I'm not sure how many pieces of basbousa we gave out. It felt like hundreds, but it could have been just twenty. But what I do remember is that this small, sweet gesture, was received with such gratitude by every single person to whom it was offered. Whether or not they liked it or even ate it didn't matter--it was an exchange of sweetness, and a small, cautiously optimistic wordless agreement that life could still be sweet.
Here's a recipe for basbousa and sweet thoughts for everyone.
Basbousa (as seen on Serious Eats)
- 1 stick unsalted butter, softened
- 2 cups semolina flour
- 3/4 cup sugar
- 1 cup plain yogurt (or 1 cup of whole milk)
- 1 1/2 teaspoons vanilla extract
- 1 tablespoon baking soda
- 2 eggs
- Blanched sliced almonds for garnish
- 1 cup confectioners' sugar
- 1 cup water
- 1 tablespoon honey
- 1 generous squeeze of lemon juice (or, 1 teaspoon lemon juice)
- Preheat oven to 350°F. Grease a 9 x 13-inch baking pan.
- In a medium bowl, combine the semolina and baking soda. Set to the side.
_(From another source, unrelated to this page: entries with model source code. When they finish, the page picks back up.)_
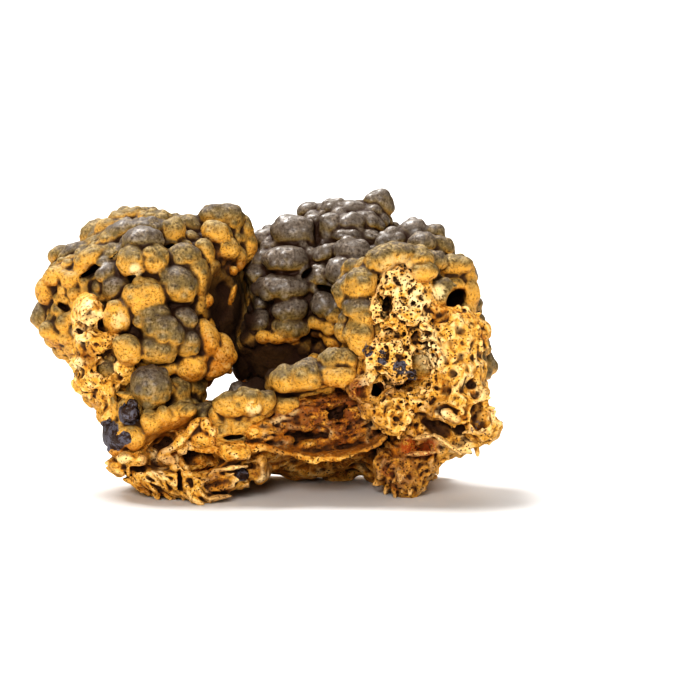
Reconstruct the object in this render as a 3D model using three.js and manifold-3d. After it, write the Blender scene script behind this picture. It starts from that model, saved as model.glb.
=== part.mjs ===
// A hand-sized piece of mottramite: a grape-like crust of rounded lobes grown over a spongy ochre matrix.
// The piece is a broken bowl. A tall left mass and a dark rear mass stand behind a low rim, a broken spongy
// face closes the right side, and daylight shows through a gap between the left mass and the rim.
//
// Every form is an ellipsoid placed as it is seen from the front, in millimetres:
//   across  to the right of the middle of the piece
//   up      above the lowest point that is seen
//   away    behind the plane through the middle of the piece
// fromView() turns those into the part's own axes: +X right, +Y away, +Z up, with its foot on Z = 0.
import * as THREE from "three";
import { mergeVertices } from "three/addons/utils/BufferGeometryUtils.js";
import Module from "manifold-3d";

const wasm = await Module();
wasm.setup();

// Driving dimensions, in millimetres and degrees
const EYE_DISTANCE = 480;
const EYE_ELEVATION = THREE.MathUtils.degToRad(6);
const EYE_ACROSS = 10.8;
const EYE_UP = 21.2;
const EYE_LINE_HEIGHT = 19.26; // height above the surface of the point that the eye looks at
const BOX_CENTRE_X = -0.6; // moves the middle of the piece's box to the origin
const BOX_CENTRE_Y = 5.5;
const LOBE_INSET = 0.12; // share of a lobe's radius that is sunk behind the face it grows on
const LOBE_SWELL = 1.14; // how far neighbouring lobes grow into each other
const CRAG = 0.14; // height of a broken form's crags, as a share of its radius

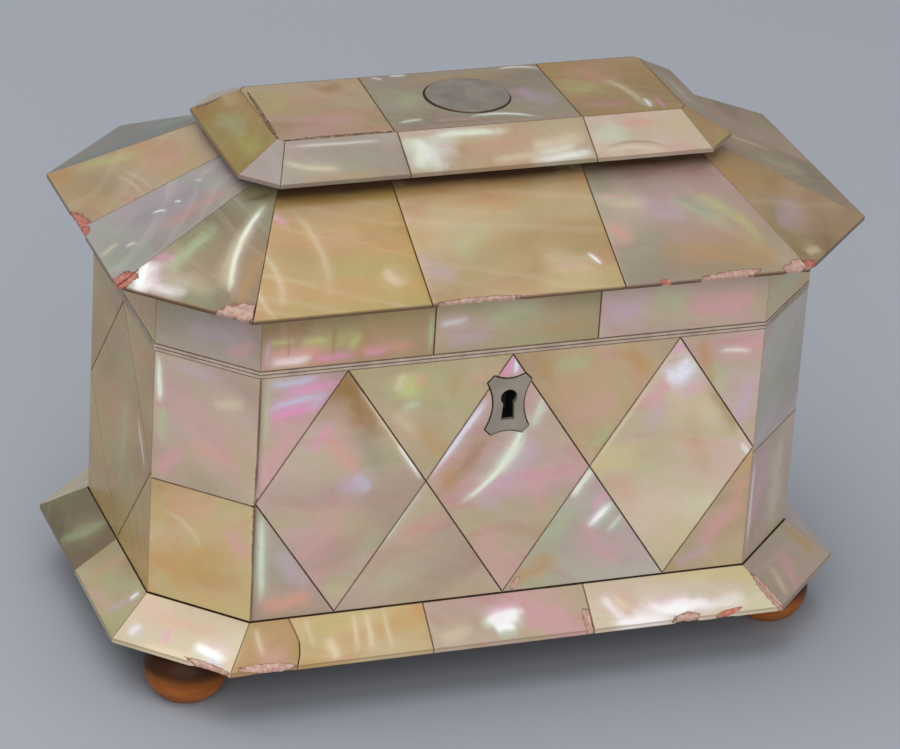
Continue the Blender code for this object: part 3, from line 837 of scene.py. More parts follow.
def nacre(name, face, look, chips, seed, band):
    """The material of one plaque. Its clouds and gleams, which hold painted highlights and painted shadow,
    lie in the plane of the facet.
    """
    tone, bands, *gleams = look
    # the band's lightness: painted shade that darkens the plinth, roof and cap, where the light falls
    # stronger
    share = PAINTED_SHADE_LIGHTNESS[band]
    mat, nodes, shader = new_material(name)
    draw = random.Random(seed)
    here = nodes.here()
    along = nodes.minus(nodes.dot(here, face.along), face.origin.dot(face.along))
    up = nodes.minus(nodes.dot(here, face.up), face.origin.dot(face.up))
    flat = nodes.add("CombineXYZ", {"X": along, "Y": up})[0]
    shift = (draw.uniform(0, 5), draw.uniform(0, 5), draw.uniform(0, 5))
    moved = nodes.vector("ADD", flat, shift)[0]
    inputs = {"Place": moved, "Grain": draw.uniform(-0.6, 0.6), "Bands": bands}
    for socket, colour in zip(("Shade", "Light", "Cloud One", "Cloud Two"), TONES[tone]):
        inputs[socket] = srgb(colour, share)
    shell = nodes.add("Group", inputs, node_tree=SHELL)
    colour = shell["Color"]
    # gleams: the shell's play of colour, painted highlights and glints, and painted shadow
    for gleam in gleams:
        colour = add_gleam(nodes, colour, flat, Gleam(*gleam), share)
    rim = nodes.rim()
    side = nodes.between(rim, 1.05, 1.4)
    edge = nodes.minus(nodes.between(rim, 0.6, 0.95), side)
    colour = nodes.mix(nodes.times(edge, EDGE_STAIN), colour, srgb(EDGE_DIRT))
    # dirt in the joints and painted shade under the eave, on the sides of the plaques, set by band
    colour = nodes.mix(nodes.times(side, SIDE_STAIN_AND_SHADE[band]), colour, srgb(SIDE_DIRT_AND_SHADE))
    for chip in chips:
        if chip.kind in BREAKS:
            colour = add_break(nodes, colour, flat, chip, share)
    rough = nodes.plus(shell["Roughness"], nodes.times(edge, 0.4))
    shine, coat = RUBBED if face.node.removesuffix("_pearl") in RUBBED_FACES else POLISHED
    relief = nodes.bump(shell["Height"], 0.03, 0.4 * MM)
    nodes.set(shader, {"Base Color": colour, "Roughness": rough, "Normal": relief})
    nodes.set(shader, {"Specular IOR Level": shine, "Coat Weight": coat, "Coat Roughness": COAT_ROUGHNESS})
    return mat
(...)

- In a large mixing bowl, cream the butter and sugar; once fluffy, add vanilla and eggs, one at a time, beating until incorporated.
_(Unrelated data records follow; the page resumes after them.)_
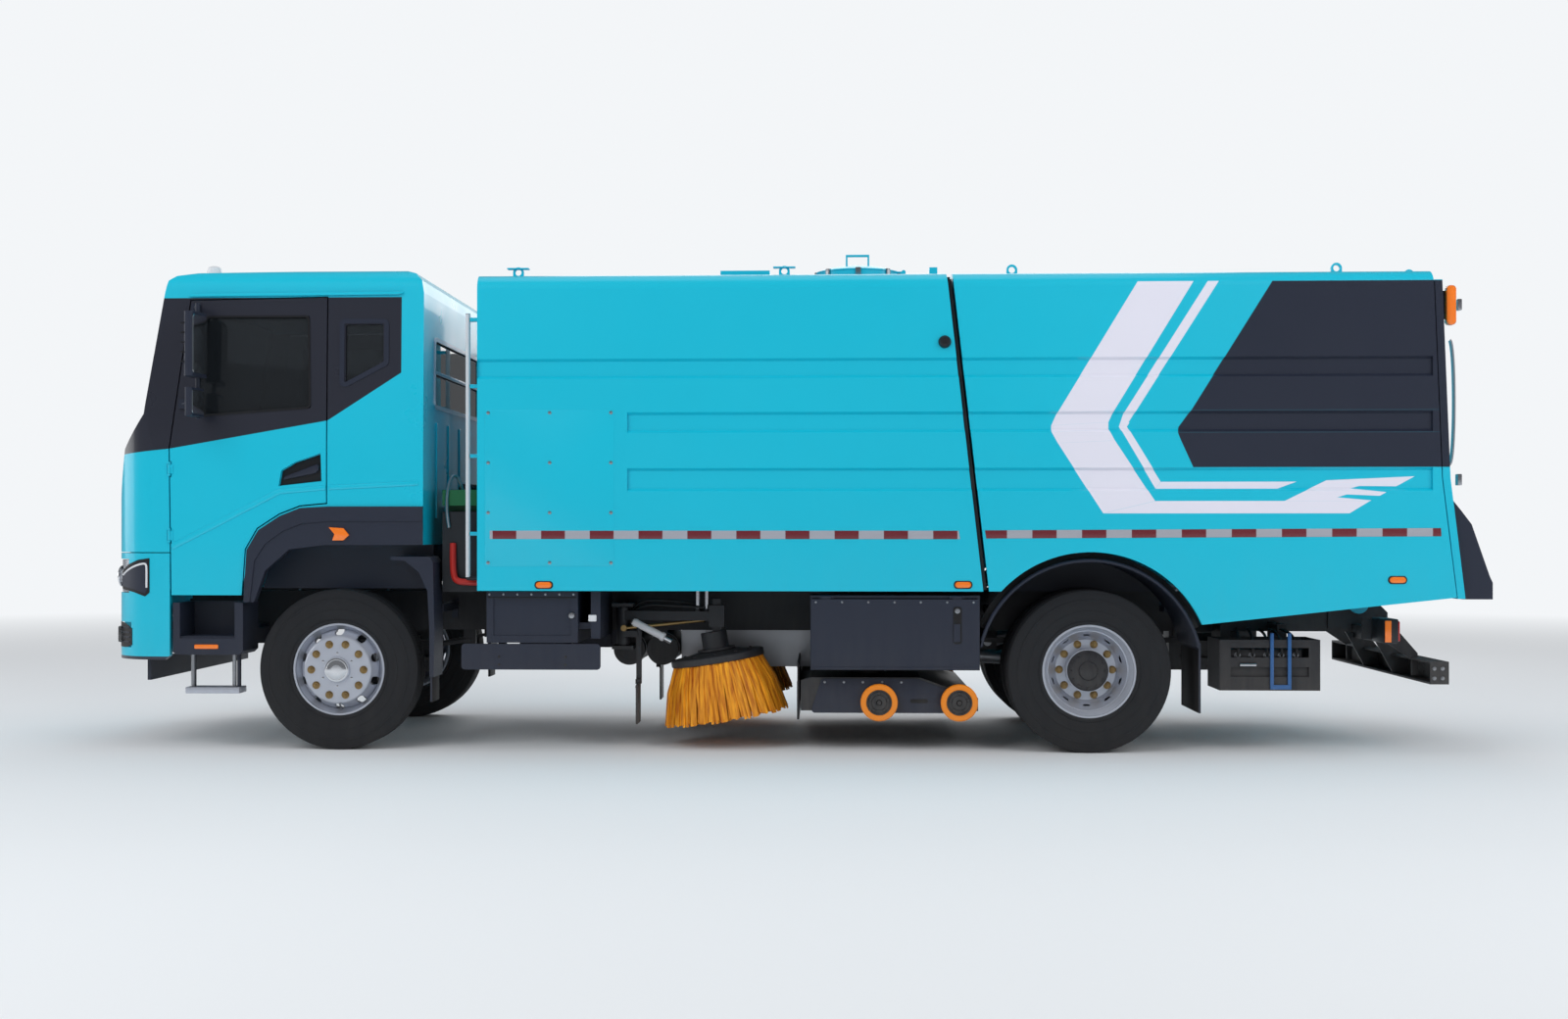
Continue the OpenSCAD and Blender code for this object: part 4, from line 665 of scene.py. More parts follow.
def spin_round(outline, centre, axis=(1, 0, 0), steps=64):
    """A turned piece: an outline of (along, out) pairs, spun about the axis through centre."""
    axis, centre = Vector(axis).normalized(), Vector(centre)
    out = axis.orthogonal().normalized()
    piece = begin("circle", vertices=len(outline), radius=1, fill_type="NOTHING")
    for vertex, (along, radius) in zip(piece.data.vertices, outline):
        vertex.co = centre + axis * along + out * radius
    bpy.ops.object.mode_set(mode="EDIT")
    reach = 1e-6
    pick(piece, lambda edge: all((v.co - centre).cross(axis).length < reach for v in edge.verts), "edges")
    if any(edge.select for edge in bmesh.from_edit_mesh(piece.data).edges):
        bpy.ops.mesh.delete(type="EDGE")
    bpy.ops.mesh.select_mode(type="VERT")
    bpy.ops.mesh.select_all(action="SELECT")
    bpy.ops.mesh.spin(steps=steps, angle=2 * math.pi, center=centre, axis=axis)
    bpy.ops.mesh.select_all(action="SELECT")
    bpy.ops.mesh.remove_doubles(threshold=0.00002)
    bpy.ops.mesh.normals_make_consistent(inside=False)
    bpy.ops.object.mode_set(mode="OBJECT")
    return piece


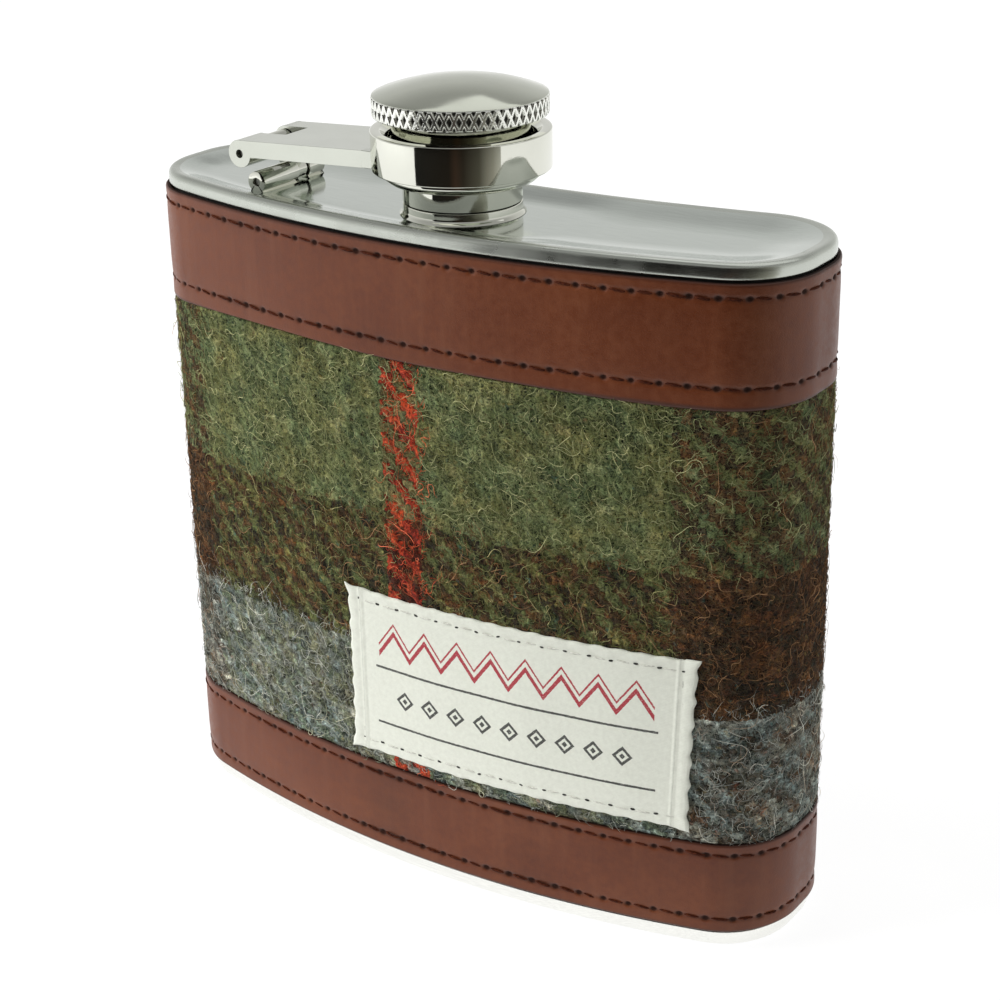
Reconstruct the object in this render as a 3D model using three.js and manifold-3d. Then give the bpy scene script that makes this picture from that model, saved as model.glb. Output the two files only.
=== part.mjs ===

- Spoon the batter into the greased baking pan, smoothing the top with a spatula.
- Bake for 20 to 25 minutes, or until golden around the edges.
- While baking, prepare the honey glaze. Heat sugar, water, and honey over medium heat, stirring frequently, until the sugar is fully dissolved.
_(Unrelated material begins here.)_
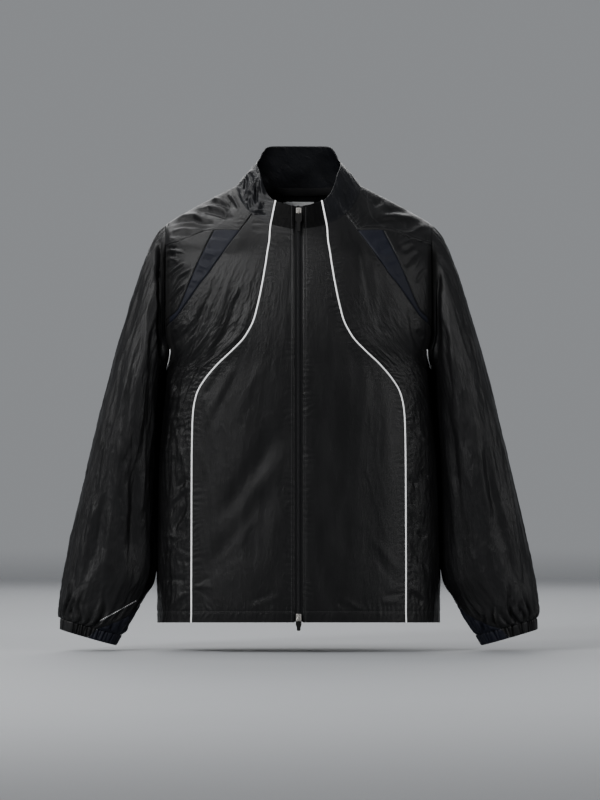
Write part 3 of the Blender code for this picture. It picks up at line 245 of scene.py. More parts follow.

- Let the mixture simmer for about five minutes; once it has reduced to a maple syrup sort of thickness, add the lemon juice and stir just until incorporated.
- Once the basbousa has come out of the oven, pour the glaze directly on to the still-hot cake, being sure to cover it uniformly. The glaze will sink into the cake, but the top should be slightly sticky. Top with the almonds. Let cool for at least 30 minutes; slice into squares or diamonds before serving.